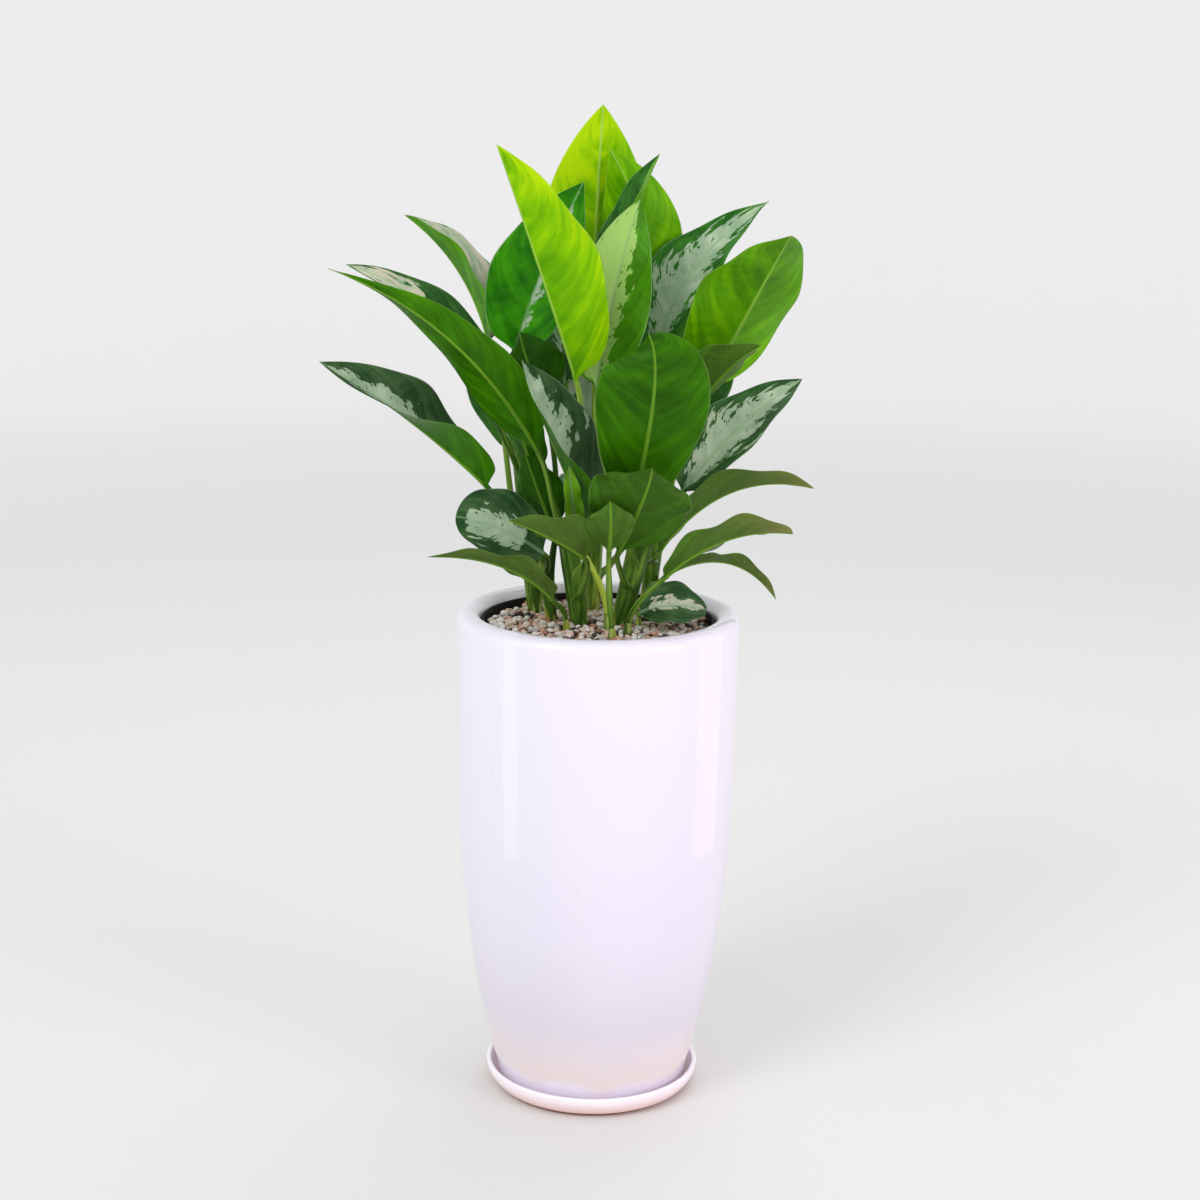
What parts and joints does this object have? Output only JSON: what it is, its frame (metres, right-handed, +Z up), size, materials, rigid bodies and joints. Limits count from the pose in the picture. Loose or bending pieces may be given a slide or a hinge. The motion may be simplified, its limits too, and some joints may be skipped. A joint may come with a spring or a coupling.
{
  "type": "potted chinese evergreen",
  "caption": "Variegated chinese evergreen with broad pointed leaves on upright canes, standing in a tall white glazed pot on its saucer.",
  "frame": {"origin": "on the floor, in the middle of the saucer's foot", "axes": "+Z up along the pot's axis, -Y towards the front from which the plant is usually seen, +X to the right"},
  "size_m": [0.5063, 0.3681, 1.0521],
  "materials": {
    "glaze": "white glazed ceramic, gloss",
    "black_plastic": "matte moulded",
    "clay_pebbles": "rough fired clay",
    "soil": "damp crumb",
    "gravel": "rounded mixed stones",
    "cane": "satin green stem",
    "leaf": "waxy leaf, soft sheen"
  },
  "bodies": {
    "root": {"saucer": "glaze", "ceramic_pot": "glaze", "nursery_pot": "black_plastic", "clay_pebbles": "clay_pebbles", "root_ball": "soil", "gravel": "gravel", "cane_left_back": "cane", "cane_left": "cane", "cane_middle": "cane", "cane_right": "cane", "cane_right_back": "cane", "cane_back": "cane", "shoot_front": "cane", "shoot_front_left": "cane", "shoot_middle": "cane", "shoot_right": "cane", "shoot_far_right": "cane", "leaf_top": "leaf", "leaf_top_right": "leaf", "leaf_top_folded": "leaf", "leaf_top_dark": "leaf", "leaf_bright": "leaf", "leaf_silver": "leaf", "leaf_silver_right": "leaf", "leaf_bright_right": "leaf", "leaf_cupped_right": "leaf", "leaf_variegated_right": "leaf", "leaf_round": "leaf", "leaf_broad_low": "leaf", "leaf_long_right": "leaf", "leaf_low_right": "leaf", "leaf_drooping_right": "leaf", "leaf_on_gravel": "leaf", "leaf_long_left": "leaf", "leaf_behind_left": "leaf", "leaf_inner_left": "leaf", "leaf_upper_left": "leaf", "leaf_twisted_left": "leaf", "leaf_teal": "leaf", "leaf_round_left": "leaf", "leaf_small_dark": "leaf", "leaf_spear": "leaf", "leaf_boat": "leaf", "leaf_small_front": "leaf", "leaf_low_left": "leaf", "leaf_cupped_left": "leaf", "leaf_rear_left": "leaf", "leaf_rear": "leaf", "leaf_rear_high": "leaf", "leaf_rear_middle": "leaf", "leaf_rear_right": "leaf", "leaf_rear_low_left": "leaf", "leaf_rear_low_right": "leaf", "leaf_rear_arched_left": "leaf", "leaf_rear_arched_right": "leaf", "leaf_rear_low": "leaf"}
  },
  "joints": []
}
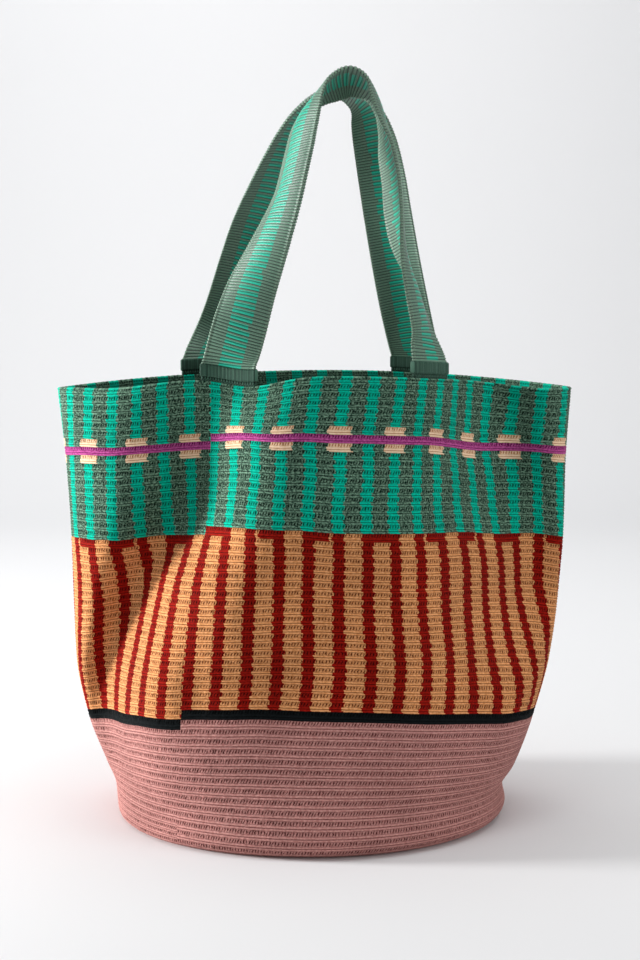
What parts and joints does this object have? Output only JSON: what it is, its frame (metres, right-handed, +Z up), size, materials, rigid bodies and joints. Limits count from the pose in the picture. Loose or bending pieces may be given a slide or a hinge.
++++++++++
§ PROBLEM:
All of the lines above need to be given again exactly.

§ RESULT FOR THIS EXERCISE:
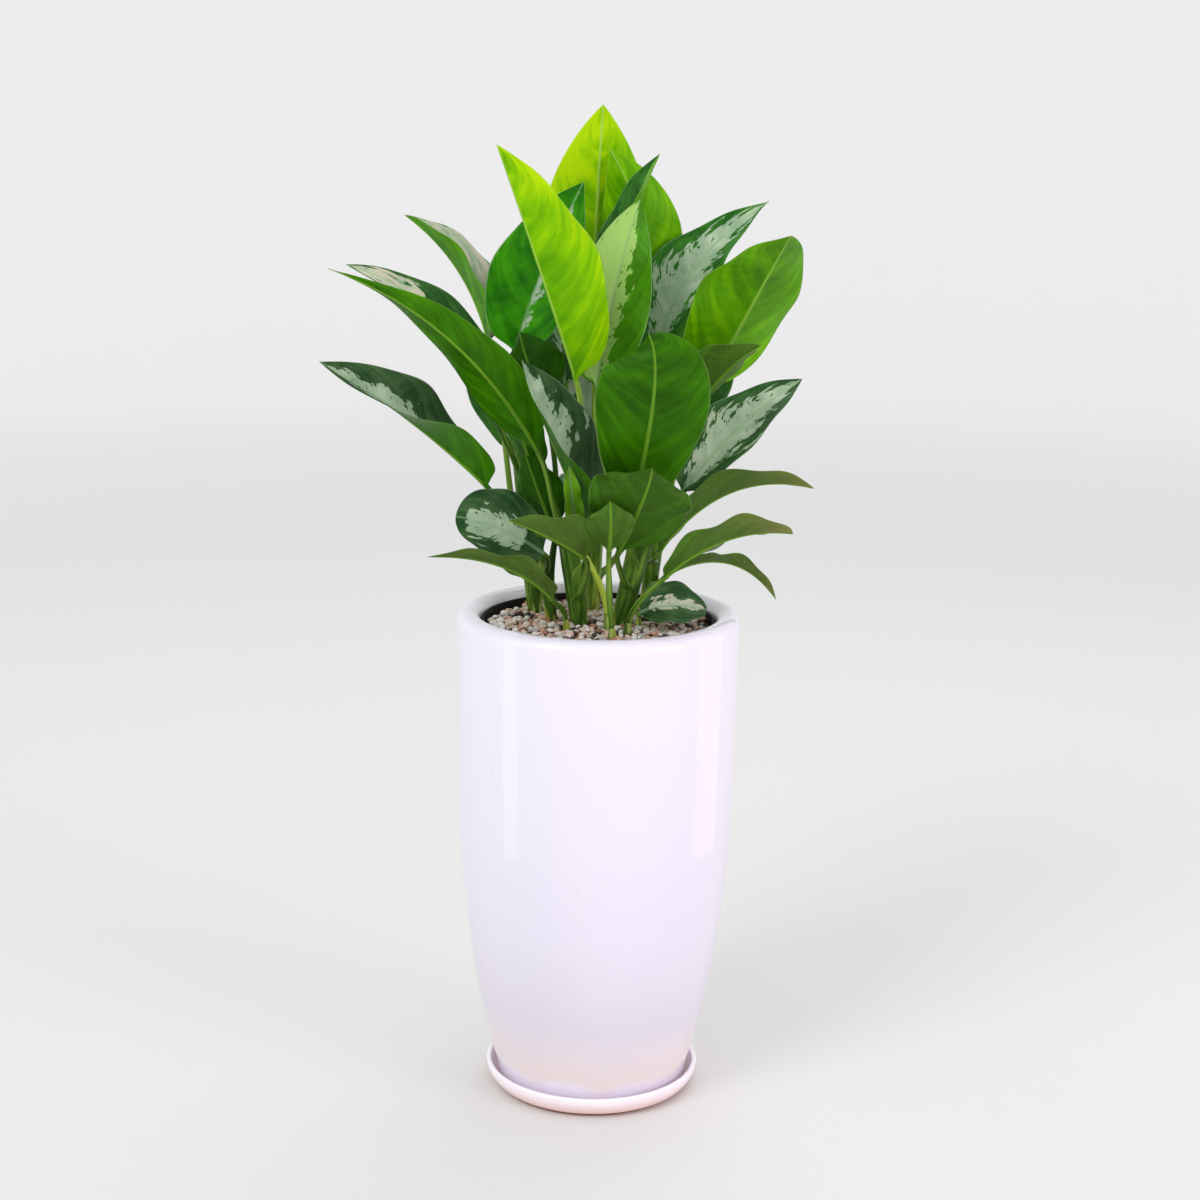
What parts and joints does this object have? Output only JSON: what it is, its frame (metres, right-handed, +Z up), size, materials, rigid bodies and joints. Limits count from the pose in the picture. Loose or bending pieces may be given a slide or a hinge. The motion may be simplified, its limits too, and some joints may be skipped. A joint may come with a spring or a coupling.
{
  "type": "potted chinese evergreen",
  "caption": "Variegated chinese evergreen with broad pointed leaves on upright canes, standing in a tall white glazed pot on its saucer.",
  "frame": {"origin": "on the floor, in the middle of the saucer's foot", "axes": "+Z up along the pot's axis, -Y towards the front from which the plant is usually seen, +X to the right"},
  "size_m": [0.5063, 0.3681, 1.0521],
  "materials": {
    "glaze": "white glazed ceramic, gloss",
    "black_plastic": "matte moulded",
    "clay_pebbles": "rough fired clay",
    "soil": "damp crumb",
    "gravel": "rounded mixed stones",
    "cane": "satin green stem",
    "leaf": "waxy leaf, soft sheen"
  },
  "bodies": {
    "root": {"saucer": "glaze", "ceramic_pot": "glaze", "nursery_pot": "black_plastic", "clay_pebbles": "clay_pebbles", "root_ball": "soil", "gravel": "gravel", "cane_left_back": "cane", "cane_left": "cane", "cane_middle": "cane", "cane_right": "cane", "cane_right_back": "cane", "cane_back": "cane", "shoot_front": "cane", "shoot_front_left": "cane", "shoot_middle": "cane", "shoot_right": "cane", "shoot_far_right": "cane", "leaf_top": "leaf", "leaf_top_right": "leaf", "leaf_top_folded": "leaf", "leaf_top_dark": "leaf", "leaf_bright": "leaf", "leaf_silver": "leaf", "leaf_silver_right": "leaf", "leaf_bright_right": "leaf", "leaf_cupped_right": "leaf", "leaf_variegated_right": "leaf", "leaf_round": "leaf", "leaf_broad_low": "leaf", "leaf_long_right": "leaf", "leaf_low_right": "leaf", "leaf_drooping_right": "leaf", "leaf_on_gravel": "leaf", "leaf_long_left": "leaf", "leaf_behind_left": "leaf", "leaf_inner_left": "leaf", "leaf_upper_left": "leaf", "leaf_twisted_left": "leaf", "leaf_teal": "leaf", "leaf_round_left": "leaf", "leaf_small_dark": "leaf", "leaf_spear": "leaf", "leaf_boat": "leaf", "leaf_small_front": "leaf", "leaf_low_left": "leaf", "leaf_cupped_left": "leaf", "leaf_rear_left": "leaf", "leaf_rear": "leaf", "leaf_rear_high": "leaf", "leaf_rear_middle": "leaf", "leaf_rear_right": "leaf", "leaf_rear_low_left": "leaf", "leaf_rear_low_right": "leaf", "leaf_rear_arched_left": "leaf", "leaf_rear_arched_right": "leaf", "leaf_rear_low": "leaf"}
  },
  "joints": []
}
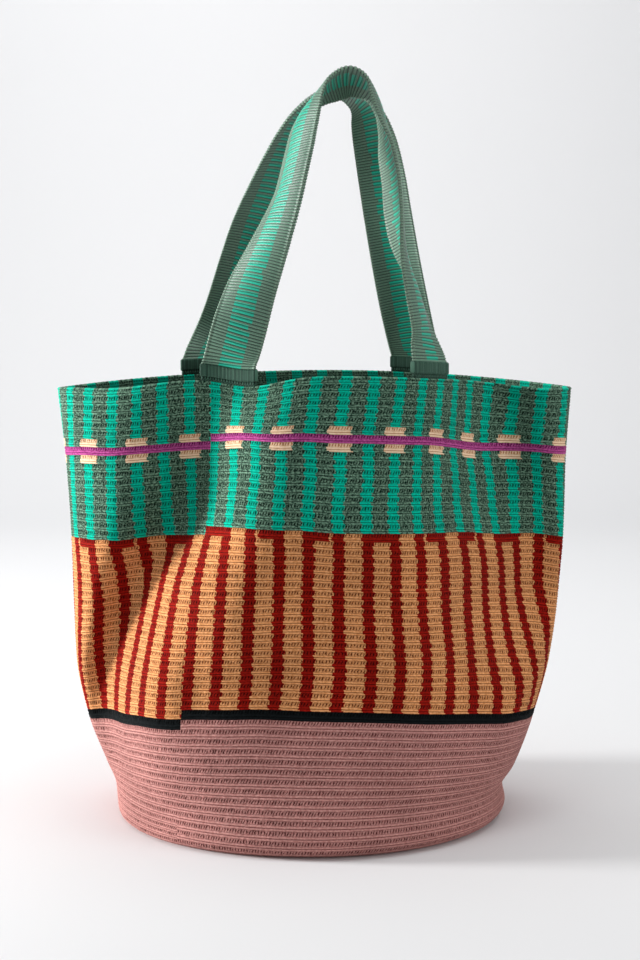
What parts and joints does this object have? Output only JSON: what it is, its frame (metres, right-handed, +Z up), size, materials, rigid bodies and joints. Limits count from the pose in the picture. Loose or bending pieces may be given a slide or a hinge.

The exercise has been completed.